The dream and fantasy

called life in this world carries on.

Things feel less and less solid.

A disappearing night.

Everything is prayer.

Earth as zafu, zabuton.

Hands poised


Sunday, February 25, 2018


The video asked whether Jesus was a Buddhist.

Where was he from age 14 to 30?

And did he go to Kashmir after the crucifixion event and subsequent recovery?

Plausible? Or mere fancy?

Last night I sat with someone’s grandmother for an hour in a hospice room. A vase of flowers and two small carafes of water and juice on table traversing bed.

She was there. I was there. Granddaughter and friend arrived and stayed a while.

From adjacent room guitar and voices played and sang.

Listening in letting inside.

Grandmother and I had our quiet listen to the brief concert. A bass voice, some harmony, then laughter, returning to silence.

Who was it once spoke about the “real realization of reality”? A new 3r’s for pedagogy.

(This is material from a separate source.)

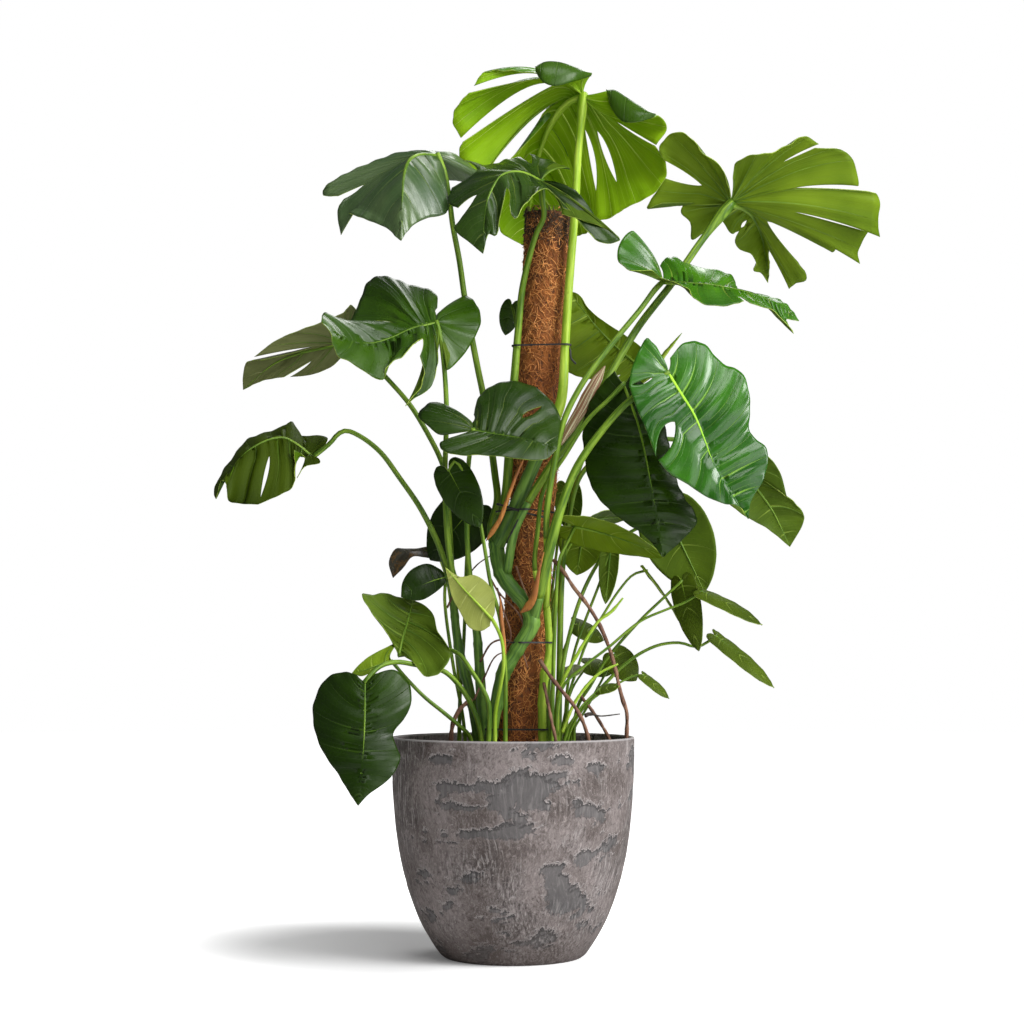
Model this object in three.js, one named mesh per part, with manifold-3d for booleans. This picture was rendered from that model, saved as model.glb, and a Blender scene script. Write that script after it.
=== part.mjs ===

A rooting and recollecting responsivity.

Where rest and return to restorative emptiness is the sole scripture capable of being read with no sound, no interruption, no-other awareness.

Mere mother, grandmother, there, going no-where, the unborn and undying, here.

Our unarticulated, nameless movement, through and through.

Water brothers, water sisters, wending way, together.

Asperges me, Domine,
Hyssopo, et mundabor:
Lavabis me,
Et super nivem dealbabor.

Miserere mei, Deus,
Secundum magnam misericordiam tuam.

Cleanse me, O Lord, With hyssop, and I shall be made clean: Wash me, and I shall be made whiter than snow.

Have mercy on me, O God, According to Your great mercy.